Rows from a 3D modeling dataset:
━━━━

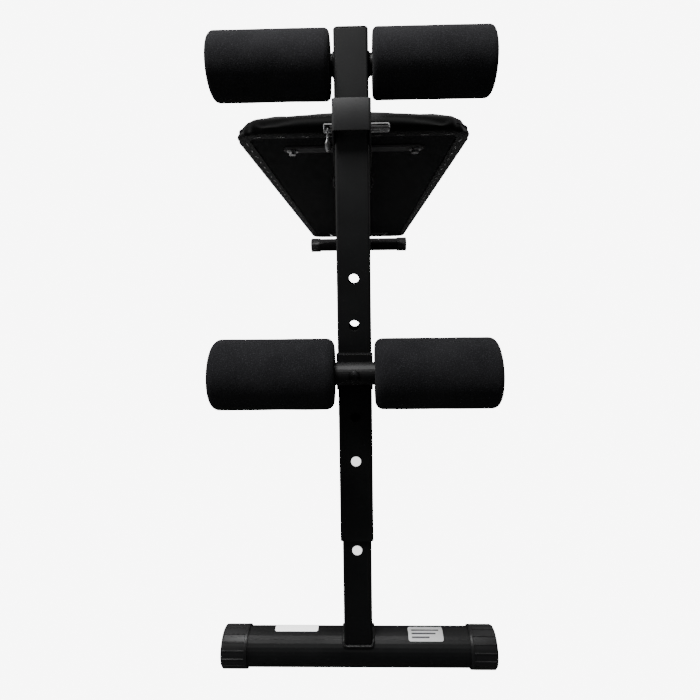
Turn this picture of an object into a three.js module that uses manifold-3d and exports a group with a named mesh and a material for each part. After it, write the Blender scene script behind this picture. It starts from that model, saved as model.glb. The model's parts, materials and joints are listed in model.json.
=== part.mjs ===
// Folding decline sit-up bench.
//
// Millimetres, +Z up. The origin is on the floor midway between the feet, +Y runs to the rear along
// the board and +X is to the right as seen from the front foot.
//
// The frame is an A: a square front post that leans back, and a beam under the board that slopes down
// to the rear foot. A folded bracket on the post holds the head of the beam with a pivot pin below and a
// removable lock pin above. Each half of the A is drawn in its own turned group:
//   post group   +Z runs up the post from the centre of the front foot, +Y is behind the post
//   board group  +Y runs down the board from its front edge, +Z is out of the cushion

import * as THREE from 'three';
import { mergeVertices } from 'three/addons/utils/BufferGeometryUtils.js';
import Module from 'manifold-3d';

const wasm = await Module();
wasm.setup();

// ---------------------------------------------------------------- driving dimensions

const GAP = 0.3; // between neighbouring pieces

// feet
const FOOT_TUBE_R = 22;
const FOOT_WALL = 1.6;
const CAP_R = 24; // over the ribs
const FOOT_HEIGHT = 24.3; // foot tube's axis above the floor
const CAP_PAD = 14; // width of the flat pad that a cap stands on
const CAP_LENGTH = 33;
const CAP_END = 3; // thickness of a cap's closed end
const CAP_RIBS = 16;
const CAP_RIB_DEPTH = 0.7;
const FOOT_HALF = 170.5; // middle of the foot to the outside of a cap

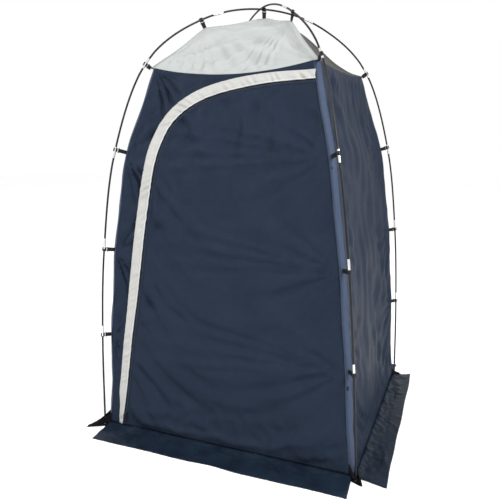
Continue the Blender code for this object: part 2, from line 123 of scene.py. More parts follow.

━━━━

▶ Your task
Set every line of the listing down word for word.

▶ Task solution
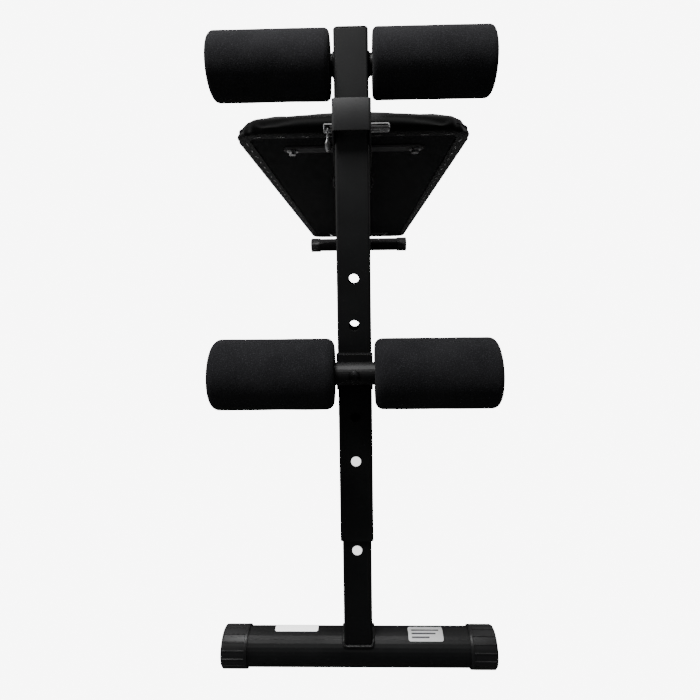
Turn this picture of an object into a three.js module that uses manifold-3d and exports a group with a named mesh and a material for each part. After it, write the Blender scene script behind this picture. It starts from that model, saved as model.glb. The model's parts, materials and joints are listed in model.json.
=== part.mjs ===
// Folding decline sit-up bench.
//
// Millimetres, +Z up. The origin is on the floor midway between the feet, +Y runs to the rear along
// the board and +X is to the right as seen from the front foot.
//
// The frame is an A: a square front post that leans back, and a beam under the board that slopes down
// to the rear foot. A folded bracket on the post holds the head of the beam with a pivot pin below and a
// removable lock pin above. Each half of the A is drawn in its own turned group:
//   post group   +Z runs up the post from the centre of the front foot, +Y is behind the post
//   board group  +Y runs down the board from its front edge, +Z is out of the cushion

import * as THREE from 'three';
import { mergeVertices } from 'three/addons/utils/BufferGeometryUtils.js';
import Module from 'manifold-3d';

const wasm = await Module();
wasm.setup();

// ---------------------------------------------------------------- driving dimensions

const GAP = 0.3; // between neighbouring pieces

// feet
const FOOT_TUBE_R = 22;
const FOOT_WALL = 1.6;
const CAP_R = 24; // over the ribs
const FOOT_HEIGHT = 24.3; // foot tube's axis above the floor
const CAP_PAD = 14; // width of the flat pad that a cap stands on
const CAP_LENGTH = 33;
const CAP_END = 3; // thickness of a cap's closed end
const CAP_RIBS = 16;
const CAP_RIB_DEPTH = 0.7;
const FOOT_HALF = 170.5; // middle of the foot to the outside of a cap

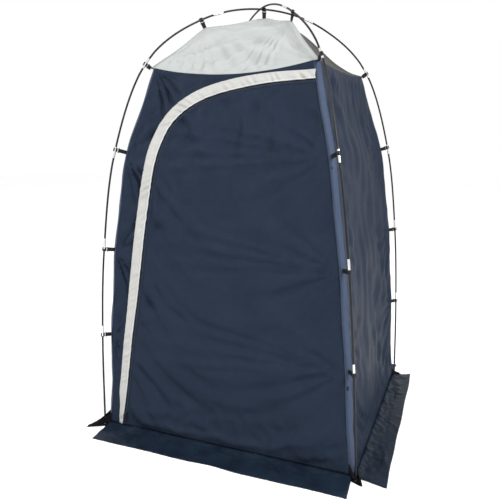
Continue the Blender code for this object: part 2, from line 123 of scene.py. More parts follow.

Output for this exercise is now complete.